A MYSTERY benefactor has stumped up £20,000 to replace two stained-glass windows at historic St Stephen’s church in Hampstead.
The gift was made to the trust currently renovating and restoring the Victorian building on the corner of Pond Street and Rosslyn Hill – with the wish it be used to install two windows designed by Hampstead designers Clayton and Bell.
The windows were damaged or stolen while the church lay empty for nearly 25 years.
Trust chairman Michael Taylor found pictures of the original windows for the stained-glass experts to copy.
“Although many of the windows were smashed by vandals, some were stolen,” he said. “I have a feeling that some of St Stephen’s stained glass is gracing the dining room of an American millionaire.”
The gift is the latest in a series of charitable donations. When the church was built, a family of Hampstead brewers stepped in after the original scheme ran out of cash. The cost of building the church rose from £7,000 to £22,000 – and the shortfall was met by a donation from the brewers.

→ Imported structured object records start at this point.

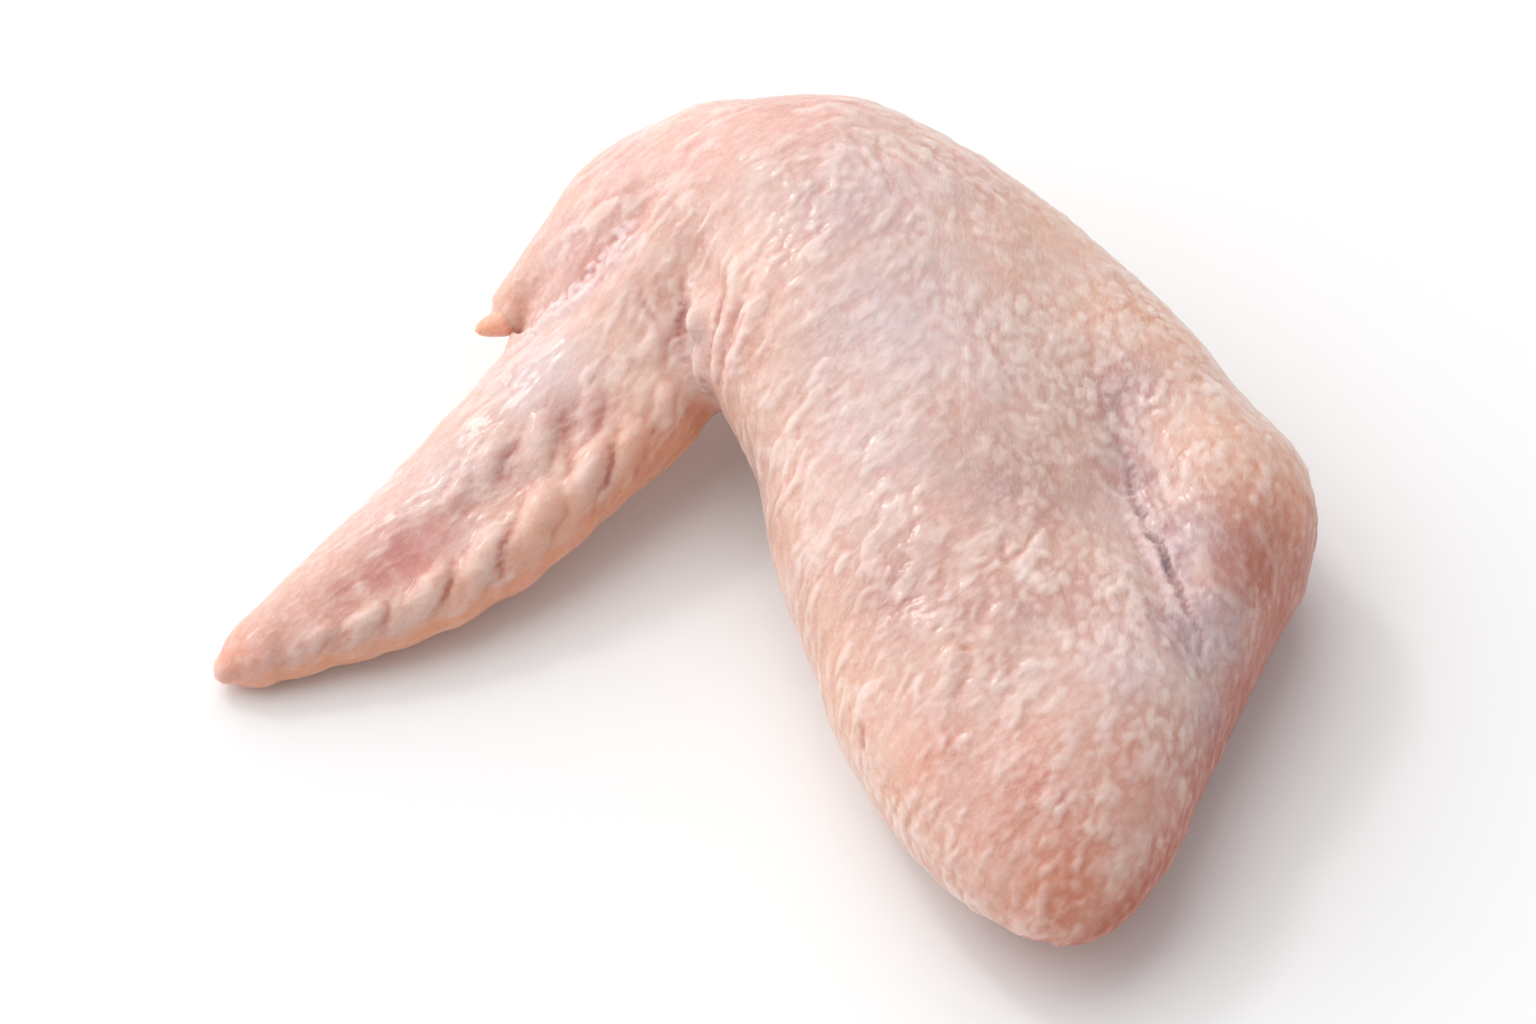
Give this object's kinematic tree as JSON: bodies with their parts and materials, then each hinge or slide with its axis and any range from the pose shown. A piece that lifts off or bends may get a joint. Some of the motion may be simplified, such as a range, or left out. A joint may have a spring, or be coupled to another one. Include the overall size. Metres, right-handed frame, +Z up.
{
  "type": "raw chicken wing",
  "caption": "Whole raw chicken wing with its skin on, folded at elbow and wrist and lying with its outer side up.",
  "frame": {"origin": "middle of the base of the bounding box, on the surface that the wing lies on", "axes": "+X runs from the wing's tip toward the shoulder, -Y points to the elbow and +Z is up"},
  "size_m": [0.1178, 0.105, 0.0313],
  "materials": {
    "skin": "moist, finely wrinkled raw skin"
  },
  "bodies": {
    "root": {"wing": "skin"}
  },
  "joints": []
}
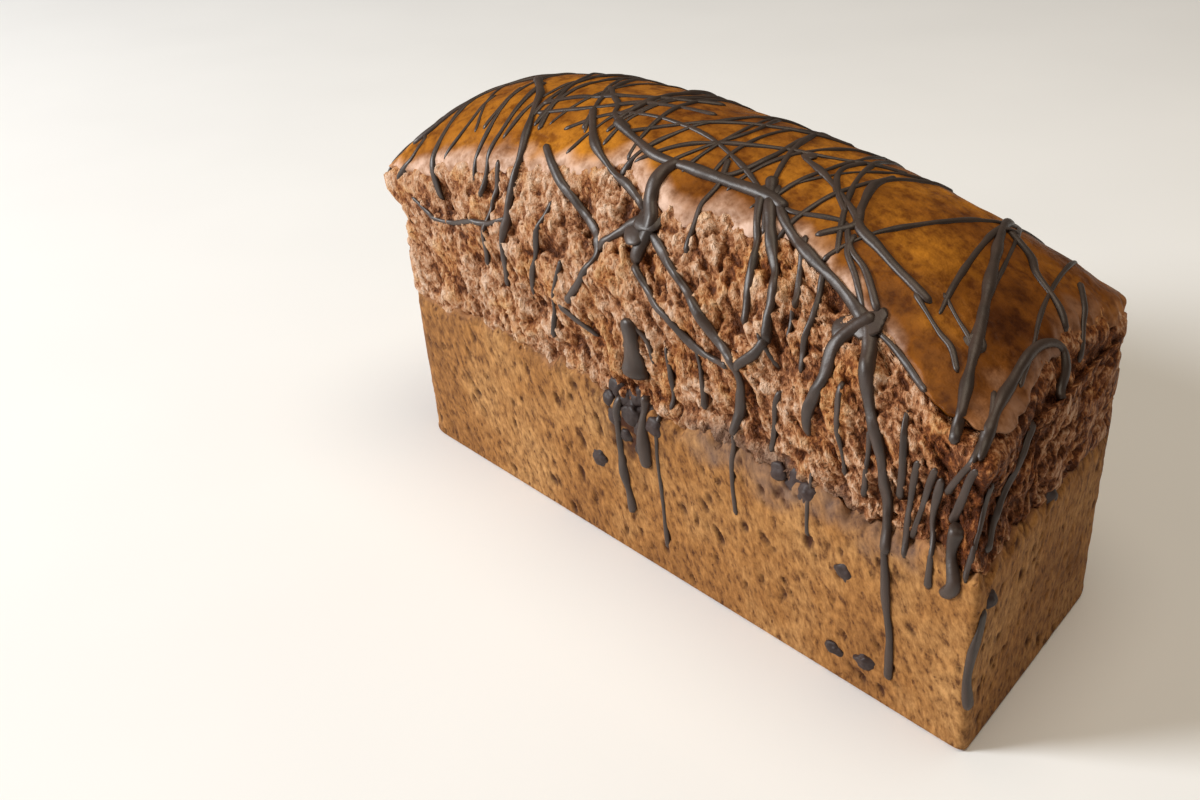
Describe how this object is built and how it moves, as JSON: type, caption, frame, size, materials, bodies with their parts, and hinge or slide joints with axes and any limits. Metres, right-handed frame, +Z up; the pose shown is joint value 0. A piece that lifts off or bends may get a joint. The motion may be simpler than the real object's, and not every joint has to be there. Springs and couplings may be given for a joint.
{
  "type": "banana bread loaf",
  "caption": "Whole tin-baked chocolate chip banana bread with a domed brown crust, a torn crumbly side, flat base and thick chocolate drizzle.",
  "frame": {"origin": "middle of the loaf's outline in plan, on the plane it stands on", "axes": "+X along the loaf towards its low square end, -Y out of the side with the wide torn band, +Z up"},
  "size_m": [0.2256, 0.0926, 0.1155],
  "materials": {
    "loaf": "matt baked crumb under a glossy brown crust"
  },
  "bodies": {
    "root": {"loaf": "loaf"}
  },
  "joints": []
}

The St Stephen’s Church Trust, the charity overseeing a 10-year, multi-million pound restoration project, have also gathered an impressive list of patrons to back the scheme including actors Helena Bonham Carter, Dame Judi Dench and Jude Law.
Mr Taylor also hopes to get the church clock working again.
The original workings have long been sold for scrap, but the outer faces are intact.
“It’s not a priority, but it would be something we’d like to do further down the line,” said Mr Taylor.
The church was built in 1861 by Victorian architect Samuel Sanders Teulon, but has been empty since 1976.
Soaring maintenance bills and falling congregations meant its future was uncertain and the church had sold off its organ and many of the pews. With the Royal Free Hospital being built next door, there were rumours the church could be demolished and the land sold to the NHS.
Squatters then moved in and the site became run down.
But in 1998, retired architect Mr Taylor set up the trust and now the church will be used as a community performance space, offering courses for mature students in literacy and numeracy, while the undercroft has been enlarged to allow a school based next door to rent space.
Work on the roof and foundations have made the building watertight and secure and the second phase of the scheme should be finished by Christmas.